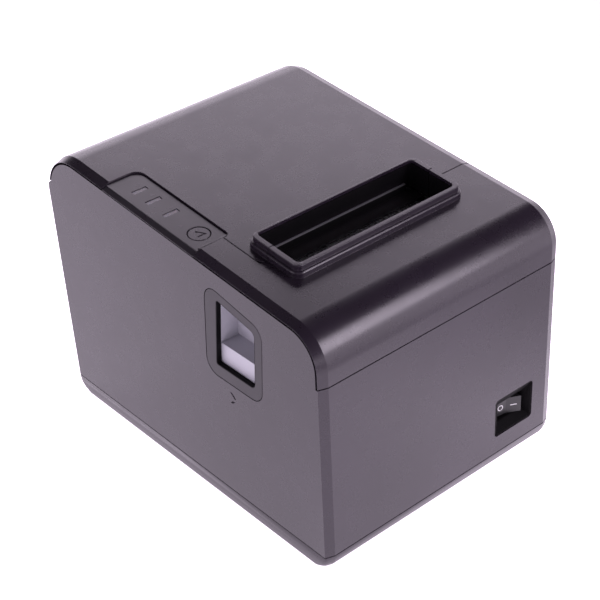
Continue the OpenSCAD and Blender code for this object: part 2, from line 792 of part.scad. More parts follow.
module power_switch() {
  color([0.1, 0.1, 0.11]) difference() {
    union() {
      translate([0, -91, 0]) rotate([90, 0, 0]) round_box([32.6, 56.7], [17.9, 38.1], 4, 1.8);
      bar([31.5, 57.8], [-92.5, -79.9], [16.8, 39.2]);
      bar([30, 59.3], [-92.5, -91.3], [14.6, 41.4]);
      for (x = [38, 45, 52]) bar([x - 0.4, x + 0.4], [-80, -77], [24, 28]);
    }
    // recess tapering in to the rocker
    hull() {
      bar([33, 56.3], [-95.1, -95], [18.3, 37.7]);
      bar([39.1, 54.7], [-90.5, -90.4], [20.9, 30.5]);
    }
    bar([39.1, 54.7], [-93, -83.4], [20.9, 30.5]);
    // bearings of the rocker
    translate([rock_x, rock_y, 19.9]) cylinder(r = 1 + run, h = 11.6);
  }
}

module rocker_plan() {
  polygon([[-6.5, 1.4], [-6.5, -1], [0, -1.9], [6.4, -5.4], [6.4, 1.4]]);
}

module power_rocker() {
  color([0.13, 0.13, 0.14]) translate([rock_x, rock_y, rock_z]) {
    translate([0, 0, -4.4]) linear_extrude(8.8) rocker_plan();
    translate([0, 0, -5.5]) cylinder(r = 1, h = 11);
  }
}

module rocker_marks() {
  color([0.85, 0.85, 0.85]) translate([rock_x, rock_y, rock_z]) {
    translate([-3.3, -1.45, 0]) rotate([90, 0, -7.9]) translate([0, 0, -0.1])
      rotate_extrude($fn = 32) translate([1.1, 0]) square([0.45, 0.14]);
    translate([3.2, -3.65, 0]) rotate([0, 0, -28.7]) translate([-1.6, -0.04, -0.25])
      cube([3.2, 0.14, 0.5]);
  }
}

// a socket block: outer size, mouth size and depth of the cavity, face at y1
module socket(x, y, z, mx, mz, d) {
  difference() {
    bar(x, y, z);
    bar(mx, [y[1] - d, y[1] + 1], mz);
  }
}

module dc_jack() {
  color([0.1, 0.1, 0.11]) difference() {
    bar([40, 56], [72, 88], [13.6, 29.6]);
    translate([48, 89, 21.6]) rotate([90, 0, 0]) cylinder(r = 6, h = 11);
  }
}

module usb_port() {
  color([0.75, 0.75, 0.77]) difference() {
    socket([20, 32], [74, 88], [13.6, 24.6], [21, 31], [14.6, 23.6], 10);
  }
}

module lan_port() {
  color([0.7, 0.7, 0.72]) socket([-2, 14], [70, 88], [13.6, 27.4], [0, 12], [16, 25], 14);
}

module drawer_port() {
  color([0.12, 0.12, 0.13]) socket([-22, -8], [72, 88], [13.6, 26], [-20, -10], [15.6, 23], 12);
}

module serial_port() {
  color([0.6, 0.6, 0.62]) {
    difference() {
      bar([-60, -26], [76, 84.6], [13.6, 26]);
      for (x = [-56.8, -29.2]) translate([x, 90, 19.8]) rotate([90, 0, 0]) cylinder(r = 1.4, h = 8);
    }
    for (k = [-4 : 4]) translate([-43 + k * 2.2, 90, 21.4]) rotate([90, 0, 0]) cylinder(r = 0.5, h = 6);
    for (k = [-4 : 3]) translate([-41.9 + k * 2.2, 90, 18.4]) rotate([90, 0, 0]) cylinder(r = 0.5, h = 6);
    difference() {
      bar([-53.5, -32.5], [84.5, 90], [15.8, 24]);
      bar([-52.8, -33.2], [85.5, 91], [16.5, 23.3]);
    }
  }
}

module port_plate() {
  color([0.66, 0.67, 0.69]) difference() {
    bar([-62, 62], [84.8, 85.8], [9.4, 35.4]);
    bar([39.7, 56.3], [80, 90], [13.3, 29.9]);
    bar([19.7, 32.3], [80, 90], [13.3, 24.9]);
    bar([-2.3, 14.3], [80, 90], [13.3, 27.7]);
    bar([-22.3, -7.7], [80, 90], [13.3, 26.3]);
    bar([-53.8, -32.2], [80, 90], [15.5, 24.3]);
    for (x = [-56.8, -29.2]) translate([x, 90, 19.8]) rotate([90, 0, 0]) cylinder(r = 1.6, h = 10);
  }
}

// ---------------------------------------------------------------- lid

module lid() {
  color([0.24, 0.22, 0.25]) difference() {
    union() {
      difference() {
        case_hull(hw - band_w, 0, hw, band_d, 0.95, 104);
        x_slab(-80, 80) polygon(outline(skin, 0.95, 60));
        // front cover, strip and panel
        bar([-90, 90], [-120, split_y + 0.2], [60, 160]);
        translate([0, 0, 60]) linear_extrude(100) {
          translate([-80, -60]) square([26.75, 60]);
          difference() {
            translate([-53.4, split_y - 1]) square([5.2, 5.2]);
            translate([-48.2, split_y + 4.2]) circle(r = 5.05);
            translate([-48.2, split_y - 2]) square([2, 8]);
          }
          hull() {
            translate([-80, -18]) square([10, 65.8]);
            translate([-54.8, 42.8]) circle(r = 5.05);
            translate([-52.6, -14.2]) circle(r = 2.85);
          }
        }
        // rear edge beside the tongue
        for (s = [-1, 1]) {
          bar([min(s * (tongue_hw + 0.01), s * 90), max(s * (tongue_hw + 0.01), s * 90)],
            [80, 120], [60, 118.07]);
          x_rod(hinge_y, hinge_z, 12.35, min(s * (tongue_hw + 0.01), s * 80),
            max(s * (tongue_hw + 0.01), s * 80));
        }
        bar([-90, 90], [80, 120], [60, hinge_z]);
      }
      // tongue and knuckle
      intersection() {
        bar([-tongue_hw, tongue_hw], [hinge_y, 100], [hinge_z, 126]);
        difference() {
          case_hull(hw - band_w, 0, hw, band_d, 0.95, 104);
          x_slab(-80, 80) polygon(outline(3, 0.95, 60));
        }
      }
      x_rod(hinge_y, hinge_z, 4.3, -tongue_hw, tongue_hw);
      difference() {
        rim();
        bar([-80, 80], [-120, split_y + 0.2], [90, 150]);
      }
      // screw bosses and ribs under the skin
      for (x = [-38, 38]) for (y = [-12, 64]) on_top(-7.6) translate([x, y, 0]) cylinder(r = 2.8, h = 6);
      for (x = [-44, 44]) intersection() {
        x_slab(x - 0.8, x + 0.8) polygon(outline(skin - 0.2, 0.95, 60));
        bar([-60, 60], [-22, 82], [118, 160]);
        on_top(-7) translate([-80, -100, 0]) cube([160, 220, 20]);
      }
    }
    slot_hole();
    for (x = [-38, 38]) for (y = [-12, 64]) on_top(-8) translate([x, y, 0]) cylinder(r = 1.2, h = 4.6);
    for (s = [-1, 1]) x_rod(hinge_y, hinge_z, 2 + run, min(s * 43, s * 60), max(s * 43, s * 60));
  }
}

module lid_liner() {
  color([0.18, 0.17, 0.19]) difference() {
    on_top(-9.4) translate([-43, -20.5, 0]) difference() {
      cube([86, 92, 7.2]);
      translate([1.6, 1.6, 1.6]) cube([82.8, 88.8, 10]);
    }
    for (x = [-38, 38]) for (y = [-12, 64]) on_top(-14) translate([x, y, 0]) cylinder(r = 1.4, h = 8);
  }
}

module lid_screws() {
  color([0.7, 0.7, 0.72]) for (x = [-38, 38]) for (y = [-12, 64]) on_top(-11.2) translate([x, y, 0])
    difference() {
      union() {
        cylinder(r = 2.5, h = 1.7);
        cylinder(r = 1.25, h = 7);
      }
      for (a = [0, 90]) rotate(a) translate([-1.6, -0.35, -0.2]) cube([3.2, 0.7, 0.8]);
    }
}

module hinge_pins() {
  color([0.72, 0.72, 0.74]) for (s = [-1, 1])
    x_rod(hinge_y, hinge_z, 2, min(s * 44, s * 58.3), max(s * 44, s * 58.3));
}

// ---------------------------------------------------------------- release

module open_lever() {
  color([0.66, 0.66, 0.68]) difference() {
    union() {
      // finger lip below the pocket
      x_slab(lever_x0, pocket_x + 2) polygon([[-52.5, 75], [-25.5, 75], [-25.5, 86.5], [-53.5, 86.5]]);
      // back and rear walls of the pocket
      x_slab(pocket_x, pocket_x + 2) polygon([[-54, 86.4], [-25.5, 86.4], [-27.5, 113], [-54, 113]]);
      x_slab(lever_x0, pocket_x + 2) polygon([[-28, 86.4], [-25.5, 86.4], [-27.7, 109.6], [-30.6, 109.6]]);
      // arm down to the shaft
      x_slab(pocket_x - 4, pocket_x + 2) polygon([[-51, 69], [-38, 69], [-34, 76], [-51, 76]]);
      x_rod(rel_y, rel_z, 6.5, pocket_x - 4, pocket_x + 2);
    }
    x_rod(rel_y, rel_z, 3, -80, -50);
  }
}

module release_shaft() {
  color([0.72, 0.72, 0.74]) x_rod(rel_y, rel_z, 3, pocket_x - 4, 49.65);
}

module latch_hooks() {
  color([0.6, 0.6, 0.62]) for (s = [-1, 1]) difference() {
    union() {
      x_slab(s * 49 - 0.6, s * 49 + 0.6) polygon([[-48.5, 69], [-40.5, 69], [-40, 102], [-37.2, 104.4],
        [-37.2, 107], [-41, 109.5], [-45.5, 108], [-46.5, 90]]);
      x_rod(rel_y, rel_z, 5, s * 49 - 0.6, s * 49 + 0.6);
    }
    x_rod(rel_y, rel_z, 3, -60, 60);
  }
}

module lever_spring() {
  color([0.75, 0.75, 0.77]) {
    for (k = [0 : 4]) translate([-55.2 + k * 1.15, rel_y, rel_z]) rotate([0, 90, 0])
      rotate_extrude($fn = 32) translate([3.9, 0]) circle(r = 0.4, $fn = 14);
    translate([-55.5, rel_y, rel_z - 3.9]) rotate([0, 90, 0]) cylinder(r = 0.35, h = 5, $fn = 14);
  }
}

base_tray();
rubber_feet();
base_screws();
body_shell();
lever_bezel();
lever_collar();
front_cover();
exit_guide_front();
exit_guide_rear();
indicator_panel();
panel_marks();
light_pipes();
panel_board();
feed_button();
paper_bin();
near_end_sensor();
print_chassis();
head_pivot();
head_bracket();
thermal_head();
head_springs();
feed_motor();
motor_pinion();
idler_gear();
idler_pin();
platen_roller();
platen_shaft();
platen_gear();
platen_bushes();
platen_holder();
tear_bar();
fixed_blade();
cutter_frame();
cutter_blade();
cutter_shaft();
cutter_motor();
cutter_pinion();
main_board();
board_parts();
board_screws();
head_ribbon();
power_switch();
power_rocker();
rocker_marks();
dc_jack();
usb_port();
lan_port();
drawer_port();
serial_port();
port_plate();
lid();
lid_liner();
lid_screws();
hinge_pins();
open_lever();
release_shaft();
latch_hooks();
lever_spring();
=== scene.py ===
import bpy
import math
from mathutils import Matrix, Vector

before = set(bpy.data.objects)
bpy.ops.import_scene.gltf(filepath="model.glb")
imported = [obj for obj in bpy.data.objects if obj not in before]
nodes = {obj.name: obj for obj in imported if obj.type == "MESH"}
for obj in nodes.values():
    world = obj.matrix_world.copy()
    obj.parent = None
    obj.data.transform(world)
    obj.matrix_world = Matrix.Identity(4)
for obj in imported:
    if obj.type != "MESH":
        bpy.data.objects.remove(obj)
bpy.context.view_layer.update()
MM = 0.001


# ---------------------------------------------------------------- camera

def add_camera(azimuth, elevation, roll, target, distance, lens):
    """Camera placed by its direction from target (0 = front, 90 = right), angles in degrees."""
    a, e, r = (math.radians(v) for v in (azimuth, elevation, roll))
    back = Vector((math.sin(a) * math.cos(e), -math.cos(a) * math.cos(e), math.sin(e)))
    side = Vector((math.cos(a), math.sin(a), 0))
    up = back.cross(side)
    right = side * math.cos(r) + up * math.sin(r)
    up = back.cross(right)
    data = bpy.data.cameras.new("camera")
    data.sensor_width = 36
    data.lens = lens
    data.clip_start, data.clip_end = 0.05, 20
    cam = bpy.data.objects.new("camera", data)
    spot = Vector(target) + back * distance
    cam.matrix_world = Matrix((
        (right.x, up.x, back.x, spot.x), (right.y, up.y, back.y, spot.y),
        (right.z, up.z, back.z, spot.z), (0, 0, 0, 1)))
    bpy.context.scene.collection.objects.link(cam)
    bpy.context.scene.camera = cam


# the view of the photograph, worked out from the straight edges of the case
add_camera(azimuth=-39.36, elevation=33.68, roll=-2.89,
           target=(-0.0017, -0.0024, 0.0651), distance=0.73, lens=94.2)


# ---------------------------------------------------------------- node helpers

# sockets of the Mix node that are in use for colours
MIX_FACTOR, MIX_A, MIX_B, MIX_RESULT = 0, 6, 7, 2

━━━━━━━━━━

> **Task directions**: Would you quote everything above from the line containing "platen_shaft();" down to the line containing "bpy.data.objects.remove(obj)"? Include both of those lines and nothing else.

> **Solution**:
platen_shaft();
platen_gear();
platen_bushes();
platen_holder();
tear_bar();
fixed_blade();
cutter_frame();
cutter_blade();
cutter_shaft();
cutter_motor();
cutter_pinion();
main_board();
board_parts();
board_screws();
head_ribbon();
power_switch();
power_rocker();
rocker_marks();
dc_jack();
usb_port();
lan_port();
drawer_port();
serial_port();
port_plate();
lid();
lid_liner();
lid_screws();
hinge_pins();
open_lever();
release_shaft();
latch_hooks();
lever_spring();
=== scene.py ===
import bpy
import math
from mathutils import Matrix, Vector

before = set(bpy.data.objects)
bpy.ops.import_scene.gltf(filepath="model.glb")
imported = [obj for obj in bpy.data.objects if obj not in before]
nodes = {obj.name: obj for obj in imported if obj.type == "MESH"}
for obj in nodes.values():
    world = obj.matrix_world.copy()
    obj.parent = None
    obj.data.transform(world)
    obj.matrix_world = Matrix.Identity(4)
for obj in imported:
    if obj.type != "MESH":
        bpy.data.objects.remove(obj)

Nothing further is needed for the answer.